**DATA SEGMENT:**
◆ ◆ ◆ ◆ ◆ ◆ ◆

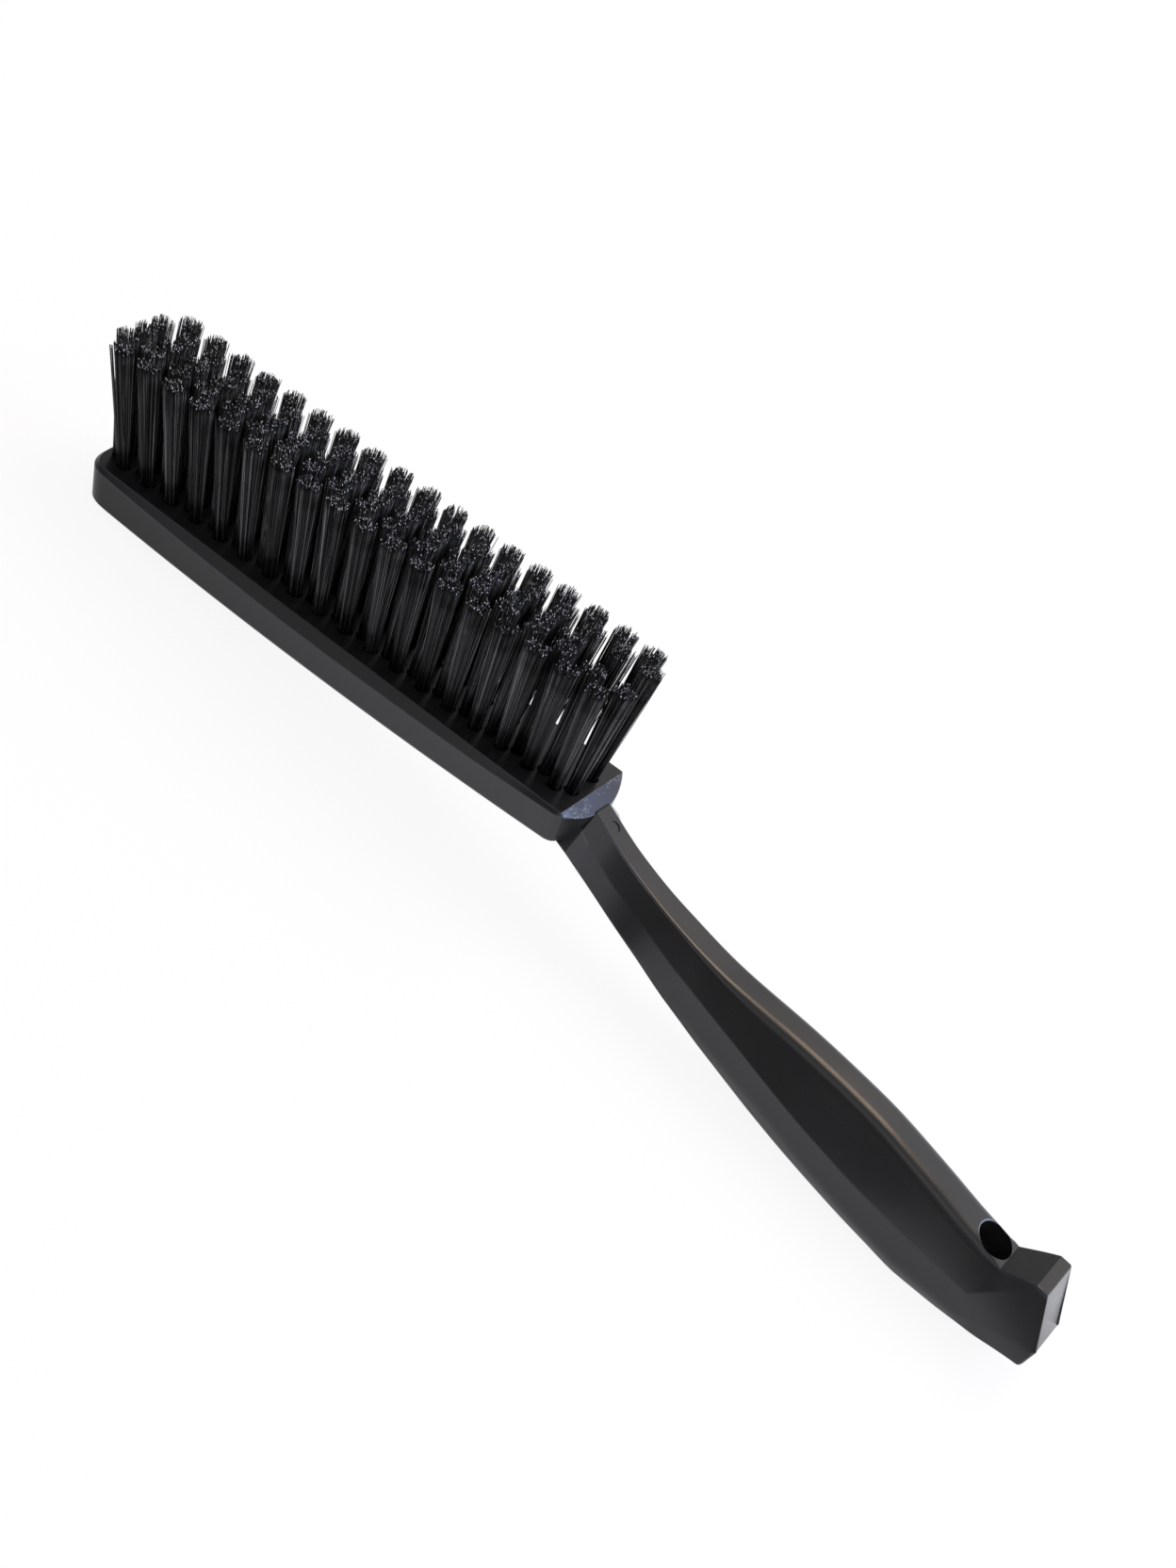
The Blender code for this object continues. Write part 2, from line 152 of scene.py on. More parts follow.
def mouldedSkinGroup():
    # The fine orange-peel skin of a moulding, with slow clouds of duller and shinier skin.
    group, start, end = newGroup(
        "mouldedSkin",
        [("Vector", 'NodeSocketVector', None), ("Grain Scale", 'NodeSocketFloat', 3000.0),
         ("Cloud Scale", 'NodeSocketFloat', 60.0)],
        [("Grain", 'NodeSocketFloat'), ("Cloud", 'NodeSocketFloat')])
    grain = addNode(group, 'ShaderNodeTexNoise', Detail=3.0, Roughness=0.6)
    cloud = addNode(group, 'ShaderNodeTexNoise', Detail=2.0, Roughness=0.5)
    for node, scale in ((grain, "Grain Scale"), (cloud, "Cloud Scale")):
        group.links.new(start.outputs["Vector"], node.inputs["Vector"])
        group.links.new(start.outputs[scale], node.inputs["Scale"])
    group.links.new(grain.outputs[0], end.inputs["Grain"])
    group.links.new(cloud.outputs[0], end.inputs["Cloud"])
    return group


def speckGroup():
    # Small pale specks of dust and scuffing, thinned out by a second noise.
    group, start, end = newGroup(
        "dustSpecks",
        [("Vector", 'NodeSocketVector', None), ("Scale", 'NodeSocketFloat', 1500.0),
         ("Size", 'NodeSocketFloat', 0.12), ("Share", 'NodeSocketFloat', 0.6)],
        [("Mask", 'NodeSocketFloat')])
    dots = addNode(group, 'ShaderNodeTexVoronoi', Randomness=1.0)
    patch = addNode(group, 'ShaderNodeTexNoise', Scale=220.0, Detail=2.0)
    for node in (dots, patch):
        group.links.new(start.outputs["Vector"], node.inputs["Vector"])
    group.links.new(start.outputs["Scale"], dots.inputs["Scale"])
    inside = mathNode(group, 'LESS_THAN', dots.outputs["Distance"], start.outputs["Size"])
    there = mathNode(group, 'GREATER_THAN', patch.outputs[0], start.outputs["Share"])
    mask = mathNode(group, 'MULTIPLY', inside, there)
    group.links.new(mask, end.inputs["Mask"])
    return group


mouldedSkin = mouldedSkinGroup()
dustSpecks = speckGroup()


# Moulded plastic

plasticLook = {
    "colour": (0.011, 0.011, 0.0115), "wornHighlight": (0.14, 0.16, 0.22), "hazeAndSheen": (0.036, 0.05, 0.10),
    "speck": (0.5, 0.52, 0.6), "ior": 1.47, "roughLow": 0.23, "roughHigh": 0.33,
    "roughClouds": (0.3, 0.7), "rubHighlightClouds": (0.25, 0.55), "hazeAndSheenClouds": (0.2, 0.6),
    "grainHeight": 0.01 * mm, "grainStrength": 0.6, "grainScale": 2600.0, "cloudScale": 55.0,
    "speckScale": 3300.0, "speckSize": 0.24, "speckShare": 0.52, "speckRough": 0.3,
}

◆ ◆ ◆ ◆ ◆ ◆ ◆

Copy out the material word for word and line for line.

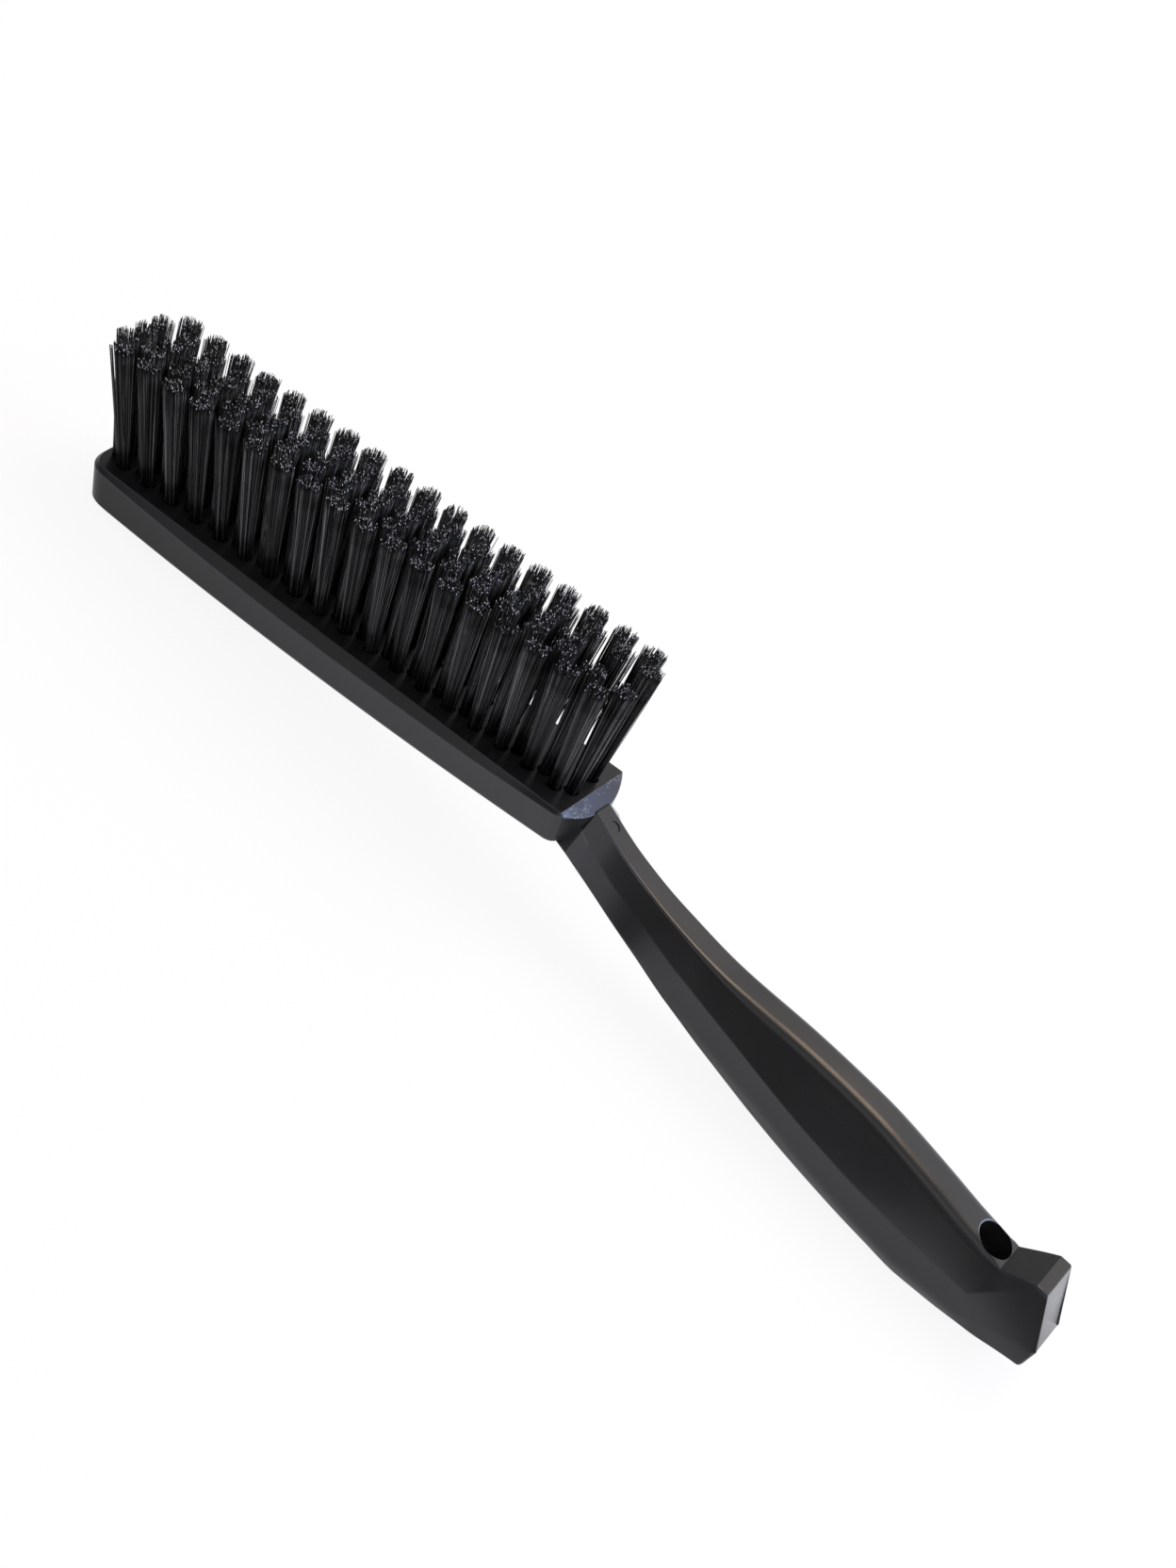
The Blender code for this object continues. Write part 2, from line 152 of scene.py on. More parts follow.
def mouldedSkinGroup():
    # The fine orange-peel skin of a moulding, with slow clouds of duller and shinier skin.
    group, start, end = newGroup(
        "mouldedSkin",
        [("Vector", 'NodeSocketVector', None), ("Grain Scale", 'NodeSocketFloat', 3000.0),
         ("Cloud Scale", 'NodeSocketFloat', 60.0)],
        [("Grain", 'NodeSocketFloat'), ("Cloud", 'NodeSocketFloat')])
    grain = addNode(group, 'ShaderNodeTexNoise', Detail=3.0, Roughness=0.6)
    cloud = addNode(group, 'ShaderNodeTexNoise', Detail=2.0, Roughness=0.5)
    for node, scale in ((grain, "Grain Scale"), (cloud, "Cloud Scale")):
        group.links.new(start.outputs["Vector"], node.inputs["Vector"])
        group.links.new(start.outputs[scale], node.inputs["Scale"])
    group.links.new(grain.outputs[0], end.inputs["Grain"])
    group.links.new(cloud.outputs[0], end.inputs["Cloud"])
    return group


def speckGroup():
    # Small pale specks of dust and scuffing, thinned out by a second noise.
    group, start, end = newGroup(
        "dustSpecks",
        [("Vector", 'NodeSocketVector', None), ("Scale", 'NodeSocketFloat', 1500.0),
         ("Size", 'NodeSocketFloat', 0.12), ("Share", 'NodeSocketFloat', 0.6)],
        [("Mask", 'NodeSocketFloat')])
    dots = addNode(group, 'ShaderNodeTexVoronoi', Randomness=1.0)
    patch = addNode(group, 'ShaderNodeTexNoise', Scale=220.0, Detail=2.0)
    for node in (dots, patch):
        group.links.new(start.outputs["Vector"], node.inputs["Vector"])
    group.links.new(start.outputs["Scale"], dots.inputs["Scale"])
    inside = mathNode(group, 'LESS_THAN', dots.outputs["Distance"], start.outputs["Size"])
    there = mathNode(group, 'GREATER_THAN', patch.outputs[0], start.outputs["Share"])
    mask = mathNode(group, 'MULTIPLY', inside, there)
    group.links.new(mask, end.inputs["Mask"])
    return group


mouldedSkin = mouldedSkinGroup()
dustSpecks = speckGroup()


# Moulded plastic

plasticLook = {
    "colour": (0.011, 0.011, 0.0115), "wornHighlight": (0.14, 0.16, 0.22), "hazeAndSheen": (0.036, 0.05, 0.10),
    "speck": (0.5, 0.52, 0.6), "ior": 1.47, "roughLow": 0.23, "roughHigh": 0.33,
    "roughClouds": (0.3, 0.7), "rubHighlightClouds": (0.25, 0.55), "hazeAndSheenClouds": (0.2, 0.6),
    "grainHeight": 0.01 * mm, "grainStrength": 0.6, "grainScale": 2600.0, "cloudScale": 55.0,
    "speckScale": 3300.0, "speckSize": 0.24, "speckShare": 0.52, "speckRough": 0.3,
}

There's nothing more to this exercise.